Die Versagung der beantragten Bewilligung familienpolitischer Teilzeit führte nicht zu einem vergleichbaren tiefgreifenden Eingriff in das Grundrecht des Klägers aus Art. 6 Abs. 1 GG (Schutz der Ehe und Familie). Art. 89 BayBG regelt abschließend die antragsabhängigen Ansprüche auf Bewilligung von Teilzeitbeschäftigung wie auch diejenigen auf Urlaub ohne Besoldung aus familiären Gründen. Weitergehende Rechte werden auch durch Art. 6 Abs. 1 GG nicht gewährt (vgl. Schnellenbach/Bodanowitz BeamtenR, § 10 Fürsorge- und Schutzpflicht des Dienstherrn, Rn. 11a, beck-online).

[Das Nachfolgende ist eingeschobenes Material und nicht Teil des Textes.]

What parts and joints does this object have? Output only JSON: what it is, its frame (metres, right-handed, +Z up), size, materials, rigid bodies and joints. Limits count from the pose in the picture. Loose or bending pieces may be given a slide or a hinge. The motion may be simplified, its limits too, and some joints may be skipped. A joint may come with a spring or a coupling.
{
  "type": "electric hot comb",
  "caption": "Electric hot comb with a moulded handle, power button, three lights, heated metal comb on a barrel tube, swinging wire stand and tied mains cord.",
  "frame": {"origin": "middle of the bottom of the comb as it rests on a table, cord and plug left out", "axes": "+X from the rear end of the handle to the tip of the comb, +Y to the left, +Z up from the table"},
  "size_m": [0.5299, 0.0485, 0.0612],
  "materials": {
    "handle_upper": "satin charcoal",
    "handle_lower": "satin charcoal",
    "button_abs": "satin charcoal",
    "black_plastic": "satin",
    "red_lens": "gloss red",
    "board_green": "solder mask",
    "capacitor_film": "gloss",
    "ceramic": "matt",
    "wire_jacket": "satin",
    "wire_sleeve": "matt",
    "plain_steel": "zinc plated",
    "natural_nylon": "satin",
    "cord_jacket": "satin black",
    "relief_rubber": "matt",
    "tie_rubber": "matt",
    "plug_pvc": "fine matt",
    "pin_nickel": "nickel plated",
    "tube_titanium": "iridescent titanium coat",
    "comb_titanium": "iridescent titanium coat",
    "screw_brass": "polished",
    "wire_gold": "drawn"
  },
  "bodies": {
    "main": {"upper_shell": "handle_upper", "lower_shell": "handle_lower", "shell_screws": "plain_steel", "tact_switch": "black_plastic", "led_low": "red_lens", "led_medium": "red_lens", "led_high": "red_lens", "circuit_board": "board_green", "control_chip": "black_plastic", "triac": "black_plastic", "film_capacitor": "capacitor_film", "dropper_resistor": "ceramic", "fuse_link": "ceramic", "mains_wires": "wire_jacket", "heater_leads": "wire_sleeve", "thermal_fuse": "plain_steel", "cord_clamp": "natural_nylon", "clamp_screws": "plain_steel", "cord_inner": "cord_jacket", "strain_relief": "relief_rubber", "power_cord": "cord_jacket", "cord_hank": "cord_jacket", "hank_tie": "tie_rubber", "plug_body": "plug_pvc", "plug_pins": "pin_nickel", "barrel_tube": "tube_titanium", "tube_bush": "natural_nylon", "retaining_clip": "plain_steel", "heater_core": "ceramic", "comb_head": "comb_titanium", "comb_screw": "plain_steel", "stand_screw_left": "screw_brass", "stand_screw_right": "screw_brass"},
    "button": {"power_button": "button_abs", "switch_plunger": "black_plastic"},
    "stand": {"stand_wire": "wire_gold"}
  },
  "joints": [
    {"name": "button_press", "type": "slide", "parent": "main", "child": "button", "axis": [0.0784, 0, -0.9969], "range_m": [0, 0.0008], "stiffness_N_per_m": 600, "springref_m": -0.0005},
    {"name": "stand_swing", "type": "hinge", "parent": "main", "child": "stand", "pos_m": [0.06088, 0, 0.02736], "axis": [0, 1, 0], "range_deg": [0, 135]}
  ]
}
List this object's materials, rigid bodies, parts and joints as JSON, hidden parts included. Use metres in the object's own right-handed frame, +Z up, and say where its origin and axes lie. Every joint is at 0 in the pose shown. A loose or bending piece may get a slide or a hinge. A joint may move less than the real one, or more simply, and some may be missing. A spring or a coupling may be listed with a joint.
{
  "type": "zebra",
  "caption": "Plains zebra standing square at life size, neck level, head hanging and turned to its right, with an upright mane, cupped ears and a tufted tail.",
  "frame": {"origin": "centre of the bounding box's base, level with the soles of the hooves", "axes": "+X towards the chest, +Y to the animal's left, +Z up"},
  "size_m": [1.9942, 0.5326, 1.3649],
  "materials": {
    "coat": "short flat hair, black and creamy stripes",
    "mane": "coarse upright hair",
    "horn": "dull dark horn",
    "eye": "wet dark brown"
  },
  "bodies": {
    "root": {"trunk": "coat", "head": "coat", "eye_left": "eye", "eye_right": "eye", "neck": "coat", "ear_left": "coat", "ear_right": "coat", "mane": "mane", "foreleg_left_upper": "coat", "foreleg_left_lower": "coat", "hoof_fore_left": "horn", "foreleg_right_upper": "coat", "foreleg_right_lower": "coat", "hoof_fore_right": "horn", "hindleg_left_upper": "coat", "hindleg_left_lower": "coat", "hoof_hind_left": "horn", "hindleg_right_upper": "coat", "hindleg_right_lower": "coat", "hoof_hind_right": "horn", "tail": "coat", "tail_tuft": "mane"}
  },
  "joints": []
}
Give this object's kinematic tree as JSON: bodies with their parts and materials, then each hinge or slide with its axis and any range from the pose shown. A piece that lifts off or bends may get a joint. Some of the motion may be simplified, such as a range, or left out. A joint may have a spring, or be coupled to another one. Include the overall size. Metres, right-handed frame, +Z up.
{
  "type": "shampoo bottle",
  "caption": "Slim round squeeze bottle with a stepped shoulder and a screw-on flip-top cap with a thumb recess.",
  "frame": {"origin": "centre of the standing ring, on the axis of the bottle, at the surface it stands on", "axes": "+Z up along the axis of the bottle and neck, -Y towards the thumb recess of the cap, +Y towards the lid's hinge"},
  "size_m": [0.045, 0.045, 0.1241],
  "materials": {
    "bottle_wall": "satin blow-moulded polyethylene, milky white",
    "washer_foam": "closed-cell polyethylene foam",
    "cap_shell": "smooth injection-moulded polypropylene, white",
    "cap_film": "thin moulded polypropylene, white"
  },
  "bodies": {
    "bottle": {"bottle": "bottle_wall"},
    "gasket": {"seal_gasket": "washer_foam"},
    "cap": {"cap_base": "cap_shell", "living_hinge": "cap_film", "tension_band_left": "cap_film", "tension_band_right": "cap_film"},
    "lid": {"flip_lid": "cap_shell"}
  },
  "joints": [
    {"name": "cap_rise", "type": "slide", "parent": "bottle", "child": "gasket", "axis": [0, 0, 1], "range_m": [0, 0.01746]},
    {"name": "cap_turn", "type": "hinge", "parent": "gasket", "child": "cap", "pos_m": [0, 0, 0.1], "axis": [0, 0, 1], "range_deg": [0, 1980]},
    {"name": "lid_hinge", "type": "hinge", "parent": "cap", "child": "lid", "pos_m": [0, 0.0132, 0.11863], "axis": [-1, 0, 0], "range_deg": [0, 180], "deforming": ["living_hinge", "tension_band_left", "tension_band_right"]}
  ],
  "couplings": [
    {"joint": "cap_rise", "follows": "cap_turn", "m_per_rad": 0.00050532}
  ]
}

Eine Antragsablehnung wegen vom Dienstherren angenommenen Entgegenstehens zwingender dienstliche Belange berührt somit zwar den Schutzbereich des Art. 6 Abs. 1 GG. Es handelt sich jedoch um keinen tiefgreifenden Eingriff in das genannte Grundrecht, sondern um eine mit jeder Ablehnung eines Antrags nach Art. 89 BayBG verbundene Folgewirkung, die kein Feststellungsinteresse zu begründen vermag.
Die Klage war daher abzuweisen.
Die Kostenentscheidung beruht auf §§ 161 Abs. 1, 154 Abs. 1 VwGO, der Ausspruch über die vorläufige Vollstreckbarkeit auf § 167 VwGO i.V.m. §§ 708 Nr. 11, 711 ZPO.
Gründe, die Berufung nach § 124a Abs. 1 VwGO zuzulassen, liegen nicht vor.